The quintessential symbol of motherhood is a mama duck being followed dutifully by her chicks, waddling across perilous terrain, facing imminent danger, until reaching the safety of a pond or lake.
It is the stuff of lore. Brave calendar-worthy firemen with yellow hats and axes, slipping into sewer drains to rescue wee birdlets that have fallen through the grates. Burly truckers and ornery cabbies, halting traffic so that a mama mallard and her brood may safely cross a busy street. In the face of mayhem, murder, war, pestilence, famine, sand tar conflagration and political meltdown, there is always time for a “mother duck and her chicks story” to remind viewers there’s more to life than mayhem, murder, war and all the other stuff that boosts ratings. In network parlance, duck stories are the goose that lays the golden egg.
In honor of Mother’s Day, I’d like to share a duck story of my own.
I think I was about five years old when my mother decided it was important to teach me evasive tactical maneuvers while she was driving and I was a passenger in the front seat of our Rambler. I don’t know what model it was, or what year, but the Rambler was old, white and had a tan interior, like my Uncle Ray and certain American politicians.
There was a lot going on the world – the war in Vietnam was limping toward its conclusion, clothing designers were mass producing tie dyed couture, Diana Ross was fixin’ to leave the Supremes, and in West Allis, Wisconsin, my mother was going to be sure I was prepared for any foreign or homegrown danger.
The first time it happened we were driving along Greenfield Avenue, en route to South 78th Street where we lived in a little duplex with my maternal grandma. It was a summer day. The car windows were down. We were young and happy when my mother suddenly yelled, “DUCK!”
Naturally, I sat forward on high alert, scanning the road for a domestic waterfowl in our path. My mother slammed on the brakes, looked at me incredulously, and told me that when she said “duck” I had better duck.
“What is happening?” I asked.
“Anything could happen,” she responded.
Huh. Guys had already walked on the moon, the Stones had killed on Ed Sullivan and The Brady Bunch brought us our first taste of the blended family. What was left? We turned onto Becher Street just up the block from our house.
“DUCK!” my mom screeched.
I remember it like it was yesterday. Me, turning in slo-mo toward my ma, the word just forming…”Wh…” when smack! She thwacked the back of my head and said, “When I tell you to duck, duck!”
I blinked. “Why?” I asked, completing my original thought while checking to see if any teeth had come loose.
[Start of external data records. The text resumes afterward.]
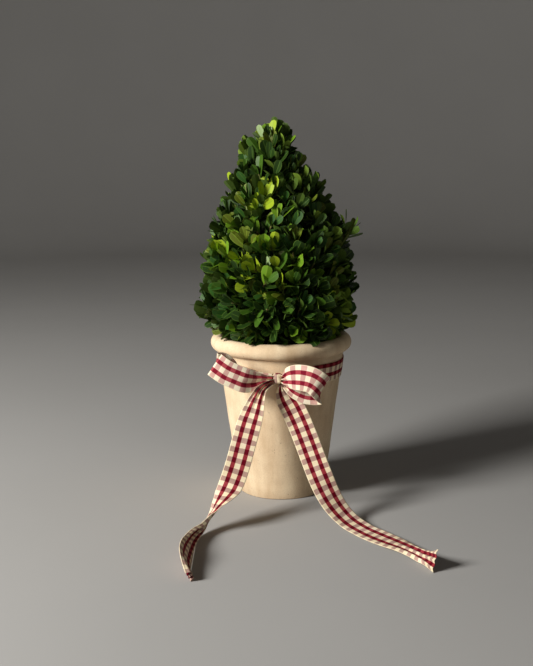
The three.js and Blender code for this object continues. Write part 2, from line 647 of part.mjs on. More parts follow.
const plant = new THREE.Group();
plant.add(namedMesh('trunk', trunk(), bark));
const wholeCore = crownCore();
TIERS.forEach((tier, index) => {
  for (let number = 0; number < tier.masses; number += 1) {
    const name = tier.masses > 1 ? `foliage_${tier.name}_${number + 1}` : `foliage_${tier.name}`;
    const look = (index + number) % 2 ? leafLight : leafGreen;
    plant.add(namedMesh(name, foliageMass(index, number, wholeCore), look));
  }
});
plant.children.forEach((piece) => leaning(piece.geometry));
topiary.add(plant);

topiary.add(namedMesh('ribbon_band', band(), gingham));
topiary.add(namedMesh('ribbon_knot', knot(), gingham));
topiary.add(namedMesh('bow_loop_left', strip(LOOP_LEFT, 24), gingham));
topiary.add(namedMesh('bow_loop_right', strip(LOOP_RIGHT, 24), gingham));
topiary.add(namedMesh('ribbon_tail_left', strip(TAIL_LEFT, 32), gingham));
topiary.add(namedMesh('ribbon_tail_right', strip(TAIL_RIGHT, 32), gingham));

export default topiary;
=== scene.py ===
"""A clipped boxwood cone in a rolled-rim clay pot, with a gingham ribbon tied round the pot in a bow."""
import math
import random
from collections import namedtuple

import bpy
import bmesh
import numpy as np
from mathutils import Matrix, Vector, noise


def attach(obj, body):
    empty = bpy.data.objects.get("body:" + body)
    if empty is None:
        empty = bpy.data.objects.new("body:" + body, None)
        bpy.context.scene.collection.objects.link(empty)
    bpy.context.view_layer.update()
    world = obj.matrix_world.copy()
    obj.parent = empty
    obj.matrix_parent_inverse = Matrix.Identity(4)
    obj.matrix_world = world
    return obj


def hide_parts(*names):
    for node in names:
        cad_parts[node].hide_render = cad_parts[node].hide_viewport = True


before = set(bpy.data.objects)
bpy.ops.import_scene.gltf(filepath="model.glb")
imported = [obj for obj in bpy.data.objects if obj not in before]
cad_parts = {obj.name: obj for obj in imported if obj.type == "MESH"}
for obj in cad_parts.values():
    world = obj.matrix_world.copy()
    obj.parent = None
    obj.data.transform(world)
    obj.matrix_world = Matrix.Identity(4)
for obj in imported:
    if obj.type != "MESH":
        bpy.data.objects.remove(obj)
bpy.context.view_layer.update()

MM = 0.001

# ---- sizes, in millimetres ----

POT_BASE_RADIUS = 46.3
POT_NECK_RADIUS = 66.7
POT_NECK_HEIGHT = 153.8
POT_FOOT_ROUND = 1.5
ROLL_RADIUS = 8.2
ROLL_CENTRE_RADIUS = 66.8
ROLL_CENTRE_HEIGHT = 162.5
POT_MOUTH_RADIUS = 57.0
POT_FLOOR = 10.0
POT_FLOOR_RADIUS = 38.5

TRUNK_FOOT = 148.3
TRUNK_TOP = 330.0
TRUNK_FLARE_RADIUS = 9.5
TRUNK_FOOT_RADIUS = 6.0
TRUNK_TIP_RADIUS = 3.0
LEAN = -0.038

CROWN_OUTLINE = [
    (158, 58), (170, 70), (185, 80), (205, 82), (235, 84), (262, 80), (290, 71),
    (305, 61), (325, 54), (347, 44), (362, 35), (376, 27), (388, 16), (397, 7),
]
LUMPS = [  # bearing, height, spread round, spread up, reach
    (-8, 346, 24, 9, 6),
    (188, 374, 34, 10, 6),
    (-14, 291, 9, 15, 28),
    (196, 203, 8, 12, 17),
    (78, 300, 26, 14, 5),
    (128, 240, 22, 16, 4),
    (12, 351, 58, 9, -14),
    (-122, 168, 7, 9, 10),
    (-57, 168, 7, 9, 10),
]
TIER_RISE = 0.3
TIERS = [  # name, level on the axis, masses, first bearing
    ("lower", 120, 4, -90),
    ("middle", 211, 4, -45),
    ("upper", 279, 3, -150),
    ("tip", 334, 1, 0),
]

RIBBON_WIDTH = 25.0
RIBBON_THICKNESS = 0.45


# ---- node building ----

def math_node(operation, swapped=False):
    """A method of Value that adds one Math node."""
    def method(self, *others):
        operands = (*others, self) if swapped else (self, *others)
        return self.maker.node("ShaderNodeMath", {"operation": operation}, operands)
    return method


class Value:
    """A socket whose arithmetic adds Math nodes."""

    def __init__(self, maker, socket):
        self.maker = maker
        self.socket = socket

    def __neg__(self):
        return self * -1.0

    __add__ = math_node("ADD")
    __radd__ = math_node("ADD", swapped=True)
    __sub__ = math_node("SUBTRACT")
    __rsub__ = math_node("SUBTRACT", swapped=True)
    __mul__ = math_node("MULTIPLY")
    __pow__ = math_node("POWER")
    __gt__ = math_node("GREATER_THAN")
    __lt__ = math_node("LESS_THAN")
    sine = math_node("SINE")
    fraction = math_node("FRACT")
    size = math_node("ABSOLUTE")
    sign = math_node("SIGN")


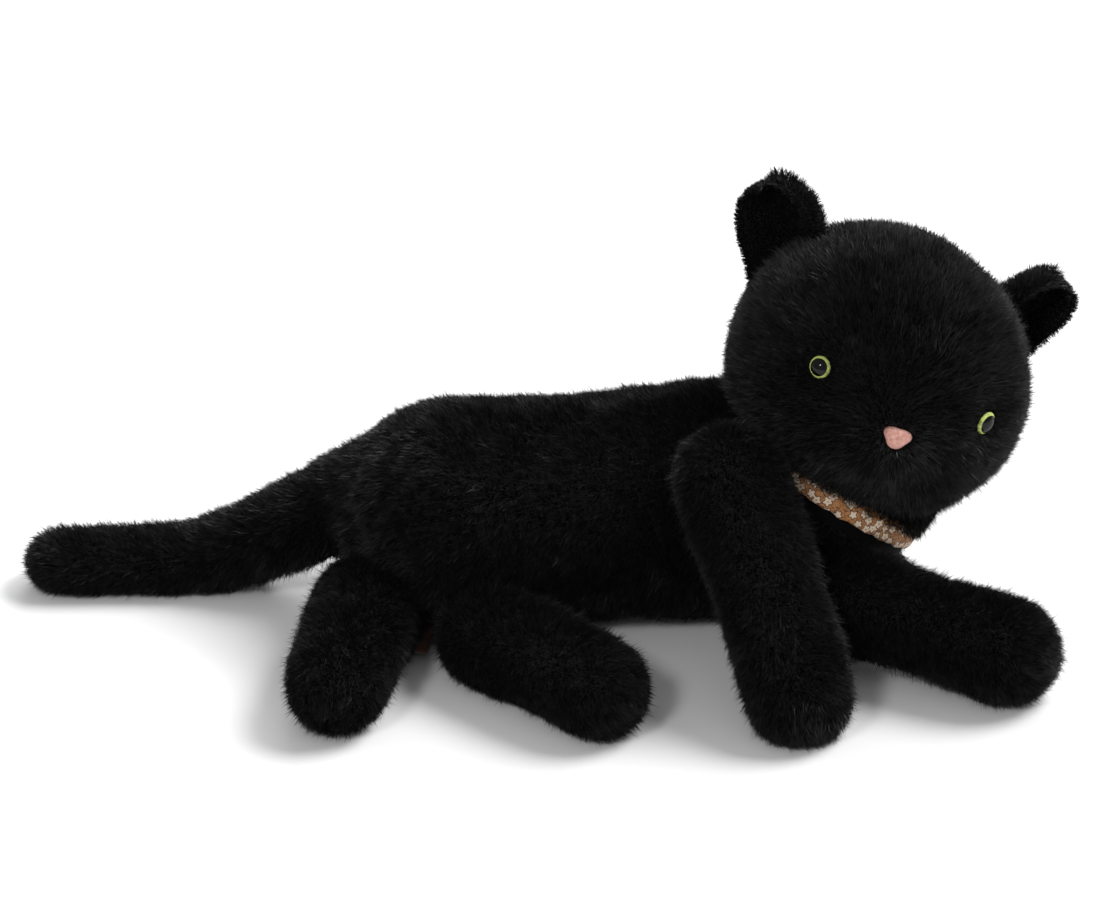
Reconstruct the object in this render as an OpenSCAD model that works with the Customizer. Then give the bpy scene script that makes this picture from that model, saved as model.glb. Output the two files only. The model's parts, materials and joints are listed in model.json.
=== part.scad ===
// Plush cat lying on the floor with its head turned to its right side.
// +X points from tail to chest, +Z is up, and the floor is the plane z = 0.
// The origin is on the floor, below the middle of the torso.
// Millimetres and degrees.

/* [Torso] */
// Radius of the fabric round the rump
rump_r = 42.5; // [38:0.5:46]
// Radius of the fabric round the chest
chest_r = 42.5; // [39:0.5:44]
// Distance from the middle of the rump to the middle of the chest
torso_len = 139; // [130:1:168]
// Angle of the torso's line from the X axis
torso_turn = 7; // [4:1:10]
// Depth by which the torso is pressed flat where it rests
rest_flat = 0.8; // [0.4:0.1:1.5]
// Thickness of the fur fabric
cover_t = 2.5; // [1.5:0.5:4]

/* [Neck and collar] */
// Radius of the neck inside the collar
neck_r = 39; // [36:0.5:40]
// Angle of the neck above the floor
neck_lift = 66; // [63:1:69]
// Angle of the neck from the X axis, seen from above
neck_side = 28; // [22:1:34]
// Angle of the collar's axis above the floor
collar_lift = 52; // [50:1:55]
// Angle of the collar's axis from the X axis, seen from above
collar_side = 32; // [28:1:36]
// Width of the collar band
collar_w = 12; // [8:0.5:13]
// Thickness of the folded collar band
collar_t = 1.4; // [1:0.1:2.5]

/* [Head] */
// Radius of the head
head_r = 57; // [54:0.5:58]
// Height of the crown above the middle of the head
crown_h = 50; // [46:0.5:60]
// Radius of the muzzle
muzzle_r = 22; // [19:0.5:25]
// Turn of the face from the X axis, seen from above
face_turn = -81; // [-88:1:-74]
// Lift of the nose above level
face_lift = 11; // [7:0.5:14]
// Tilt of the crown towards the chest
face_tilt = -23; // [-28:0.5:-18]

/* [Ears] */
// Height of an ear from the seam to the tip
ear_h = 30; // [25:1:36]
// Width of an ear at the seam
ear_w = 27; // [22:1:33]
// Thickness of an ear's back
ear_t = 4; // [3:0.5:6]
// Thickness of an ear's lining
lining_t = 1.5; // [1:0.5:2.5]

/* [Eyes and nose] */
// Diameter of an eye
eye_d = 10; // [8:0.5:12]
// Height of the clear dome over an eye
eye_dome_h = 2.4; // [1.8:0.1:3]
// Width of the nose
nose_w = 12; // [9:0.5:14]
// Thickness of the nose patch
nose_t = 1.2; // [0.8:0.1:2]

/* [Legs] */
// Radius of a foreleg
foreleg_r = 18.5; // [15:0.5:18.5]
// Radius of a hind leg
hind_leg_r = 17; // [15:0.5:18]
// Distance between the middles of a foreleg's two round ends
foreleg_len = 86; // [76:1:104]
// Distance between the middles of a hind leg's two round ends
hind_leg_len = 57; // [50:1:66]

/* [Tail] */
// Radius of the tail at the rump
tail_root_r = 16; // [13:0.5:17]
// Radius of the tail at its tip
tail_tip_r = 11; // [9:0.5:12]

/* [Joints] */
// Diameter of a joint's stem
stem_d = 6; // [5:0.5:8]
// Diameter of a limb joint's disc
disc_d = 18; // [15:0.5:18]
// Diameter of the neck joint's disc
neck_disc_d = 40; // [32:1:44]
// Thickness of a joint's disc, washer and lock ring
disc_t = 2; // [1.5:0.5:2.5]

/* [Hidden] */
$fn = 48;

FUR = [0.07, 0.065, 0.07];
FIBRE = [0.93, 0.93, 0.9];
PLASTIC = [0.85, 0.85, 0.82];

gap = 0.4;            // room between soft bodies that move on each other
stem_fit = 0.05;      // running fit of a stem in its washer
swing_flat = 1;
hole_fit = 0.3;       // room round a stem, a disc or a shank in fabric and stuffing
arc_step = 7.5;       // largest step of the arcs in an outline
far = 200;            // longer than any piece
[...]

Exasperated, my mother reminded me that “anything could happen,” and it was for my own good. I rubbed the back of my head and was hoping Beverly Grossman was out when we got home. It was amusing to watch her pick caterpillars off the maple trees and eat them.
That night over a dinner of fried ring bologna and burnt lima beans, my mom expressed her frustration that I was a poor ducker to my dad.
“Duck?” he asked. “Why?”
My thoughts exactly.
“Anything can happen these days,” my mom told him, adding, “by the time I explain it to her, it could be too late.”
My dad looked away for a moment. He looked sad. So did my mom. Even though it had been years since it happened, people still talked about the young president that had been killed, and how the world would never be the same.
This ducking business went on for a long time, always with the same result. I was obstinate, plus I liked danger. I once ran headlong into our kitchen door believing the incantation “romper stomper bomper boo” would enable me to teleport onto the set of Romper Room where I would replace Miss Nancy as the host. That did not work, either. Grandma Teuber found me sprawled on the linoleum, out cold.
In spite of multiple head traumas that should have served as a warning to me, I never caught on to the actual reason for the whole ducking affair until I was in my 30s. (For those of you who don’t know me well, this was just recently.)
Anything could happen. A young, vibrant husband and father could be riding along in a convertible one day, his lovely wife at his side, with what seemed an entire nation looking on in genuine affection, when in one split second it ended. He ended. They ended. And the idea that anyone just riding along, no matter how dearly beloved, could be ended.
All my mom had hoped to do was deliver me safely to the water’s edge. On this Mother’s Day (and every day) I want to thank my mom for everything she has done for me my entire life, but most especially of all, for her ducking love.